What follows is a listing. Return every line of it exactly.

---- EXCERPTED RECORDS

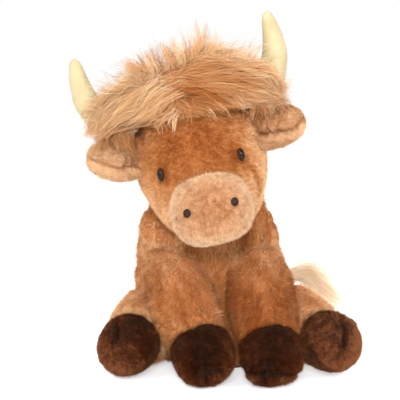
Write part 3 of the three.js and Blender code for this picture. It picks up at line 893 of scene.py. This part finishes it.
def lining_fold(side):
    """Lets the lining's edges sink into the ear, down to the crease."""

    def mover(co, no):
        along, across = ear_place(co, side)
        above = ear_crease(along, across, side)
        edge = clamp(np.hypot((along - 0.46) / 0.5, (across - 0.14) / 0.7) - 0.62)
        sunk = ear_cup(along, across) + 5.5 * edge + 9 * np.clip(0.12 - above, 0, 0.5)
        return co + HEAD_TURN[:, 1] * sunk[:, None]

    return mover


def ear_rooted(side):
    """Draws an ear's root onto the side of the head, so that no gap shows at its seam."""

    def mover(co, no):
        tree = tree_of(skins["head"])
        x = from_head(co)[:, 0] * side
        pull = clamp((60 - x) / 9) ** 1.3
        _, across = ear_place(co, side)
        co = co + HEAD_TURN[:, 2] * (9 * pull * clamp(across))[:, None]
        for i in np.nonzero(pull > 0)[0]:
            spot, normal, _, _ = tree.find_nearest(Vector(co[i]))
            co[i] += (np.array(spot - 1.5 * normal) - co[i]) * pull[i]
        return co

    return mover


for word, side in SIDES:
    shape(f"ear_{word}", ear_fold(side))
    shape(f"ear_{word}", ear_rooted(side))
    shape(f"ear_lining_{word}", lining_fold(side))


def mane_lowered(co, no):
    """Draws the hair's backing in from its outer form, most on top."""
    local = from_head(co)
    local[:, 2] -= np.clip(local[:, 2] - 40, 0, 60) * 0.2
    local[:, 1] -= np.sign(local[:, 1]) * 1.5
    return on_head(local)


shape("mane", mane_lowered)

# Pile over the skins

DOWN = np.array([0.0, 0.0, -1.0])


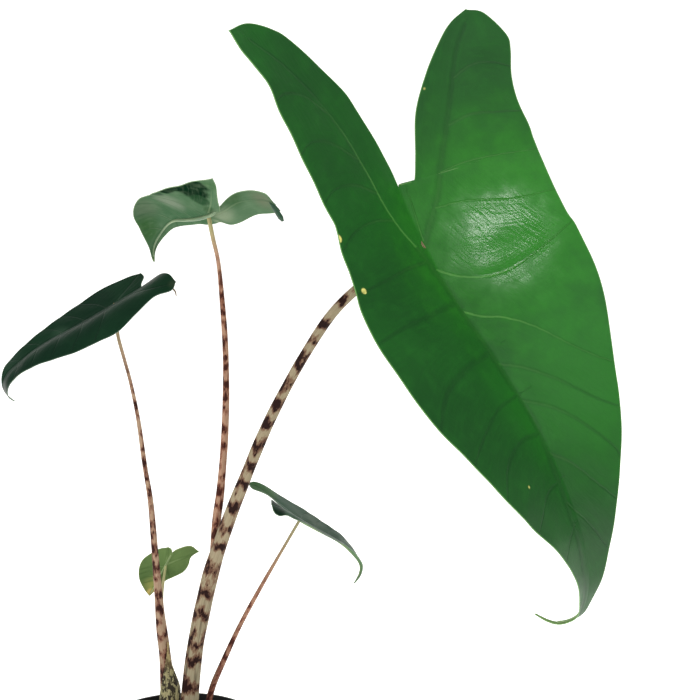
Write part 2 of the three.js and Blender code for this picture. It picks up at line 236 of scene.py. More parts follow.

--------

◆ PROBLEM SOLUTION ◆
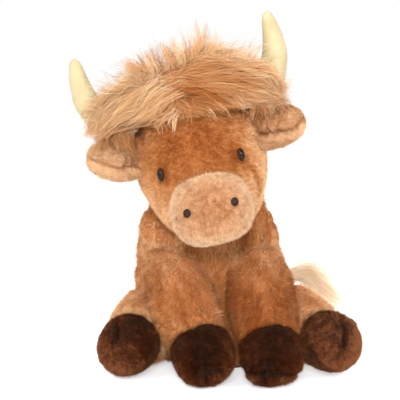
Write part 3 of the three.js and Blender code for this picture. It picks up at line 893 of scene.py. This part finishes it.
def lining_fold(side):
    """Lets the lining's edges sink into the ear, down to the crease."""

    def mover(co, no):
        along, across = ear_place(co, side)
        above = ear_crease(along, across, side)
        edge = clamp(np.hypot((along - 0.46) / 0.5, (across - 0.14) / 0.7) - 0.62)
        sunk = ear_cup(along, across) + 5.5 * edge + 9 * np.clip(0.12 - above, 0, 0.5)
        return co + HEAD_TURN[:, 1] * sunk[:, None]

    return mover


def ear_rooted(side):
    """Draws an ear's root onto the side of the head, so that no gap shows at its seam."""

    def mover(co, no):
        tree = tree_of(skins["head"])
        x = from_head(co)[:, 0] * side
        pull = clamp((60 - x) / 9) ** 1.3
        _, across = ear_place(co, side)
        co = co + HEAD_TURN[:, 2] * (9 * pull * clamp(across))[:, None]
        for i in np.nonzero(pull > 0)[0]:
            spot, normal, _, _ = tree.find_nearest(Vector(co[i]))
            co[i] += (np.array(spot - 1.5 * normal) - co[i]) * pull[i]
        return co

    return mover


for word, side in SIDES:
    shape(f"ear_{word}", ear_fold(side))
    shape(f"ear_{word}", ear_rooted(side))
    shape(f"ear_lining_{word}", lining_fold(side))


def mane_lowered(co, no):
    """Draws the hair's backing in from its outer form, most on top."""
    local = from_head(co)
    local[:, 2] -= np.clip(local[:, 2] - 40, 0, 60) * 0.2
    local[:, 1] -= np.sign(local[:, 1]) * 1.5
    return on_head(local)


shape("mane", mane_lowered)

# Pile over the skins

DOWN = np.array([0.0, 0.0, -1.0])


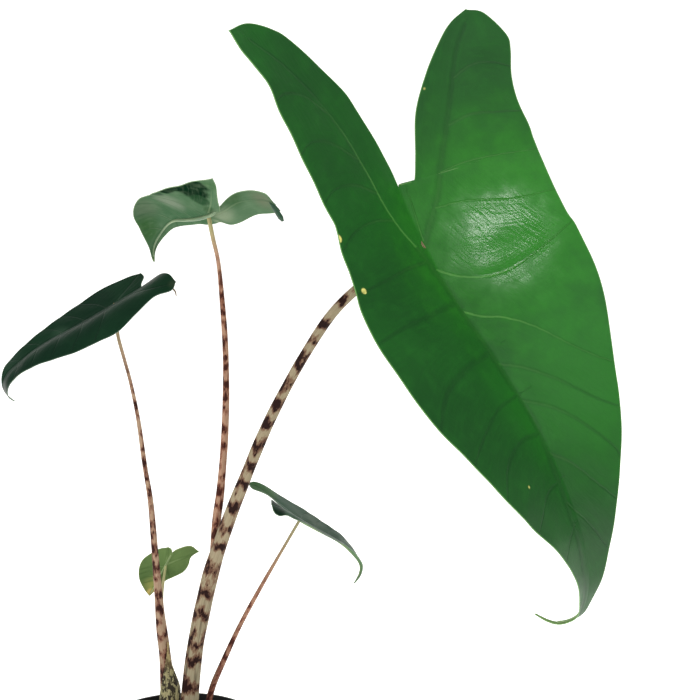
Write part 2 of the three.js and Blender code for this picture. It picks up at line 236 of scene.py. More parts follow.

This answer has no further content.